Programmatic advertising enters 2026 mostly intact, but clearly more streamlined. Many advertisers have cut intermediaries out of their supply paths in 2025, valuing cost transparency and lead accountability above immediate volume.

Major platforms keep moving further into automation. For example, Google expanded its AI-driven bidding and keyword recommendations across search in 2025, while TikTok released predictive optimisation tools that reduce manual campaign management. Advertisers who have tested it report that results still depend heavily on data quality and campaign strategy.

What became clear in 2025 and stays pertinent in 2026 is that automation likely won’t ever eliminate the need for judgment. Machine-learning optimisation tools have streamlined execution since before the generative AI boom, but performance still depends on the marketer’s ability to interpret opportunities and act on them. The tools’ capabilities are still far from removing the responsibility for decision-making.

CTV gains more ground

Connected TV crossed a signpost threshold last year: it’s no longer perceived mainly as an experimental extension of linear TV. Lower-funnel use cases have become much more practical with improved household-level targeting, better attribution modeling, and tighter programmatic integrations.

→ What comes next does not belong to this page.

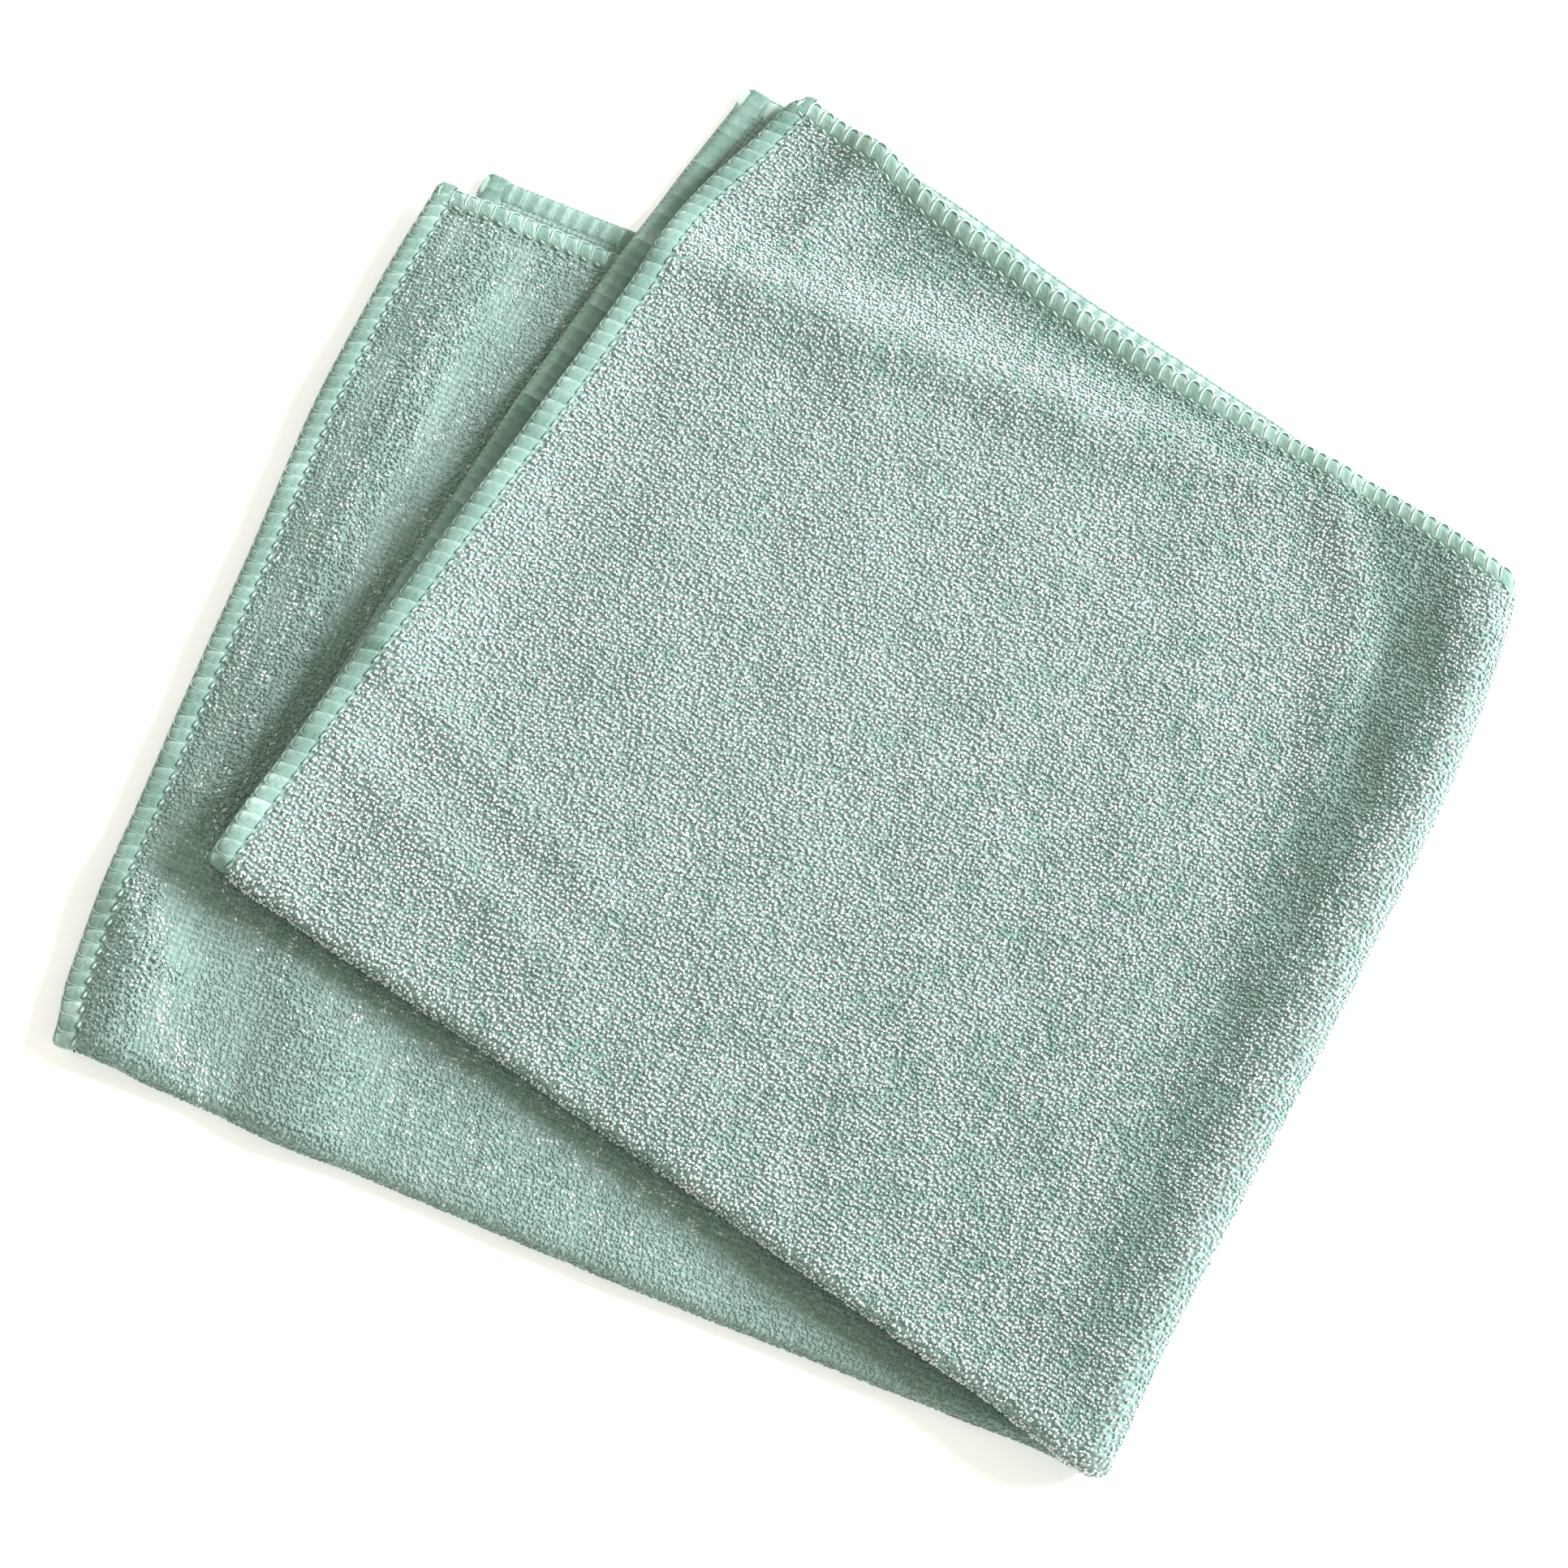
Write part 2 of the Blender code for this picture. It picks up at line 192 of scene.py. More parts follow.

At the same time, some of the format’s unresolved issues still carry over into 2026. Measurement is still fragmented, frequency management across publishers is inconsistent, and inventory quality varies widely. These shouldn’t be perceived as a barrier to investing, as major progress in these areas is bound to happen in 2026.

Cookies with context

Google’s impending third-party cookie ban finally stopped impending in April last year, to the collective sigh of relief from the performance marketing industry. However, “indefinitely postponed” doesn’t inspire complete confidence in the stability of the status quo, especially in the face of unremitting pressure from regulatory bodies and the average internet user’s ever-increasing privacy expectations.

The search for alternative tracking and attribution methods that started when the sky was falling continues as it stalls uncomfortably close to the ground.

Contextual and content-based methods are gaining traction, if not to replace cookie-based attribution, then to supplement it by giving marketers a clearer picture of what works and what doesn’t on the supply path. Emerging tools like Classify use generative AI to analyze and classify page content instead of logging device IDs and locations.

Optimising based on content and engagement instead of user identity is a potential way to avoid privacy challenges entirely. It also makes sense as a natural evolution of keyword-based models, leveraging one of the strongest points of the modern generative AI models: language processing.

Wrapping up the wrap-up

2026 offers more stable footholds for marketers than the previous few years. There are fewer hypotheticals to navigate and more defined options to test. While the field still carries more risk than it did before 2022, the shape of a new framework is becoming visible.

There is room both to help develop it further and to find a place within its existing sections. That constraint, paradoxical as it may be, creates more opportunity than the endless possibilities of the past few years.